EXERCISE BRIEF:
Provide the data again in its entirety, exactly as given.

DATA SEGMENT:
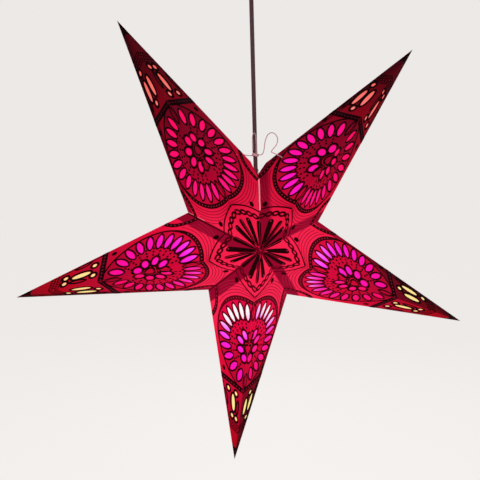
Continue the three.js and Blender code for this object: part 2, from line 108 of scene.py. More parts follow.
# Slots and ovals that are cut near the tip
SLOT = (26.0, 6.6, BLUNT)
OVAL = (6.0, 5.0, ROUND)
TIP_WINDOWS = {
    "half1": (((240.0, 11.0), (240.0, 23.0)), ((263.0, 17.0), (221.0, 20.5))),
    "half2": (((237.0, 16.0),), ((259.5, 7.0), (259.5, 15.5), (219.0, 12.5), (220.5, 28.5))),
}

# The print's lines: round the heart, round the rosette, along the valley, and across the arm
HEART = (
    (70.9, -6.0), (71.1, 2.0), (72.4, 14.5), (76.3, 28.0), (83.0, 40.5), (93.7, 52.2),
    (106.5, 60.0), (121.0, 64.3), (135.0, 64.6), (149.0, 62.0), (163.5, 56.2), (176.5, 48.0),
    (188.0, 38.0), (197.0, 26.8), (202.5, 15.8), (205.5, 6.0), (206.5, -6.0),
)
FRAME_LINE = ((62.3, -6.0), (61.8, 2.0), (59.6, 13.0), (55.3, 25.0), (49.3, 34.5), (40.5, 44.0))
CHAIN_PATH = ((52.4, -4.6), (51.4, 4.8), (49.2, 13.8), (44.9, 22.1), (39.3, 29.8), (33.2, 36.5))
VALLEY_BAND = ((83.0, 76.3), (94.0, 72.6), (107.0, 71.4), (118.0, 73.0), (129.0, 78.0))
CROSS_BAND = ((205.4, -4.0), (208.8, 52.0))
OUTER_HEART = (
    (129.4, -4.0), (128.6, 1.5), (130.6, 6.2), (134.6, 9.2), (139.2, 9.4), (143.8, 7.4),
    (148.0, 3.2), (151.5, -3.0),
)
INNER_HEART = (
    (133.0, -3.0), (132.2, 1.2), (133.8, 4.2), (137.0, 6.0), (140.6, 5.6), (144.0, 3.0),
    (146.6, -2.0),
)

# The fine lines round the lobes end where they meet the valley band: its start and lower edge
VALLEY_BAND_LOW = (80.0, 66.6)

# Length, width and ends of a link in the chain round the rosette
LINK = (7.6, 5.6, BLUNT)

# How far along the valley the points of the painted crease shade are, and where the line along
# the side edge and the four lines across the tip are along the ridge
# The crease shade is a thin dark line of painted shade in the valley's fold, not a printed line.
CREASE_SHADE = (40.0, 86.0, 132.0)
RIM = (212.0, 230.0, 248.0, 266.0)
RIM_INSET = 2.2
TIP_RULES = (267.3, 271.9, 276.5, 281.1)
LINE_WIDTHS = {
    "crease_shade": 0.9, "cross_band": 8.2, "frame": 2.2, "link": 2.7, "outer_heart": 2.0,
    "inner_heart": 2.7, "rim": 1.7, "tip_rule": 1.4,
}

# The band round the heart narrows to a line where its beads end
BEADS_END = {"half1": 108.0, "half2": 90.0}
BAND_NARROWS_OVER = 26.0

# Leaves that are outlined but not cut: place, angle, length and width
UNCUT_LEAVES = (
    (190.0, 0.8, 0.0, 24.0, 6.4), (85.0, 1.1, 0.0, 24.0, 6.8), (119.0, 1.4, 0.0, 15.0, 9.4),
)
UNCUT_TIP_LEAVES = {
    "half1": ((226.0, 33.0, -20.8, 15.0, 4.0),),
    "half2": ((240.0, 7.0, 0.0, 25.0, 4.6), (237.0, 31.0, -20.8, 23.0, 4.4)),
}

# The rosette at the star's centre: angle and half width of its rays, and the share of that
# half width at each distance from the centre
RAYS = ((0.0, 3.2), (18.6, 3.8), (42.1, 3.2))
RAY_SIDE = ((4.0, 0.25), (12.0, 0.58), (24.0, 0.84), (38.0, 1.0), (41.6, 0.9), (43.2, 0.5))
RAY_END = 43.6
ROSETTE_MIDDLE = 12.4

# Distance and angle of the bead on its middle ray, and how far the rays are turned because the
# print is off the ridge
ROSETTE_BEAD = (40.6, 19.0)
RAY_TURN = 2.0

# Solid shapes: drops by place, angle, length and width, dots in chains and in rows near the
# tip, and the black tip
DROPS = (((195.0, 44.3), (-20.8, 7.8, 5.8)), ((55.3, 36.7), (40.0, 8.0, 7.0)))
CHAIN_DOTS = (29.0, 34.2, 39.4)
CHAIN_DOT = (3.8, 2.9, BLUNT)
TIP_DOT_ROWS = (269.6, 274.2, 278.8)
TIP_DOT = 2.3
BLACK_TIP = ((307.0, -2.0), (331.0, -2.0), (331.0, 8.0), (304.0, 12.0), (308.5, 4.0))
CLEAR_OF_SIDE = 1.6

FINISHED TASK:
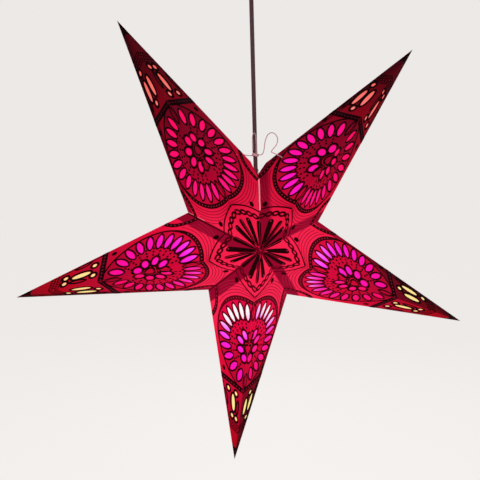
Continue the three.js and Blender code for this object: part 2, from line 108 of scene.py. More parts follow.
# Slots and ovals that are cut near the tip
SLOT = (26.0, 6.6, BLUNT)
OVAL = (6.0, 5.0, ROUND)
TIP_WINDOWS = {
    "half1": (((240.0, 11.0), (240.0, 23.0)), ((263.0, 17.0), (221.0, 20.5))),
    "half2": (((237.0, 16.0),), ((259.5, 7.0), (259.5, 15.5), (219.0, 12.5), (220.5, 28.5))),
}

# The print's lines: round the heart, round the rosette, along the valley, and across the arm
HEART = (
    (70.9, -6.0), (71.1, 2.0), (72.4, 14.5), (76.3, 28.0), (83.0, 40.5), (93.7, 52.2),
    (106.5, 60.0), (121.0, 64.3), (135.0, 64.6), (149.0, 62.0), (163.5, 56.2), (176.5, 48.0),
    (188.0, 38.0), (197.0, 26.8), (202.5, 15.8), (205.5, 6.0), (206.5, -6.0),
)
FRAME_LINE = ((62.3, -6.0), (61.8, 2.0), (59.6, 13.0), (55.3, 25.0), (49.3, 34.5), (40.5, 44.0))
CHAIN_PATH = ((52.4, -4.6), (51.4, 4.8), (49.2, 13.8), (44.9, 22.1), (39.3, 29.8), (33.2, 36.5))
VALLEY_BAND = ((83.0, 76.3), (94.0, 72.6), (107.0, 71.4), (118.0, 73.0), (129.0, 78.0))
CROSS_BAND = ((205.4, -4.0), (208.8, 52.0))
OUTER_HEART = (
    (129.4, -4.0), (128.6, 1.5), (130.6, 6.2), (134.6, 9.2), (139.2, 9.4), (143.8, 7.4),
    (148.0, 3.2), (151.5, -3.0),
)
INNER_HEART = (
    (133.0, -3.0), (132.2, 1.2), (133.8, 4.2), (137.0, 6.0), (140.6, 5.6), (144.0, 3.0),
    (146.6, -2.0),
)

# The fine lines round the lobes end where they meet the valley band: its start and lower edge
VALLEY_BAND_LOW = (80.0, 66.6)

# Length, width and ends of a link in the chain round the rosette
LINK = (7.6, 5.6, BLUNT)

# How far along the valley the points of the painted crease shade are, and where the line along
# the side edge and the four lines across the tip are along the ridge
# The crease shade is a thin dark line of painted shade in the valley's fold, not a printed line.
CREASE_SHADE = (40.0, 86.0, 132.0)
RIM = (212.0, 230.0, 248.0, 266.0)
RIM_INSET = 2.2
TIP_RULES = (267.3, 271.9, 276.5, 281.1)
LINE_WIDTHS = {
    "crease_shade": 0.9, "cross_band": 8.2, "frame": 2.2, "link": 2.7, "outer_heart": 2.0,
    "inner_heart": 2.7, "rim": 1.7, "tip_rule": 1.4,
}

# The band round the heart narrows to a line where its beads end
BEADS_END = {"half1": 108.0, "half2": 90.0}
BAND_NARROWS_OVER = 26.0

# Leaves that are outlined but not cut: place, angle, length and width
UNCUT_LEAVES = (
    (190.0, 0.8, 0.0, 24.0, 6.4), (85.0, 1.1, 0.0, 24.0, 6.8), (119.0, 1.4, 0.0, 15.0, 9.4),
)
UNCUT_TIP_LEAVES = {
    "half1": ((226.0, 33.0, -20.8, 15.0, 4.0),),
    "half2": ((240.0, 7.0, 0.0, 25.0, 4.6), (237.0, 31.0, -20.8, 23.0, 4.4)),
}

# The rosette at the star's centre: angle and half width of its rays, and the share of that
# half width at each distance from the centre
RAYS = ((0.0, 3.2), (18.6, 3.8), (42.1, 3.2))
RAY_SIDE = ((4.0, 0.25), (12.0, 0.58), (24.0, 0.84), (38.0, 1.0), (41.6, 0.9), (43.2, 0.5))
RAY_END = 43.6
ROSETTE_MIDDLE = 12.4

# Distance and angle of the bead on its middle ray, and how far the rays are turned because the
# print is off the ridge
ROSETTE_BEAD = (40.6, 19.0)
RAY_TURN = 2.0

# Solid shapes: drops by place, angle, length and width, dots in chains and in rows near the
# tip, and the black tip
DROPS = (((195.0, 44.3), (-20.8, 7.8, 5.8)), ((55.3, 36.7), (40.0, 8.0, 7.0)))
CHAIN_DOTS = (29.0, 34.2, 39.4)
CHAIN_DOT = (3.8, 2.9, BLUNT)
TIP_DOT_ROWS = (269.6, 274.2, 278.8)
TIP_DOT = 2.3
BLACK_TIP = ((307.0, -2.0), (331.0, -2.0), (331.0, 8.0), (304.0, 12.0), (308.5, 4.0))
CLEAR_OF_SIDE = 1.6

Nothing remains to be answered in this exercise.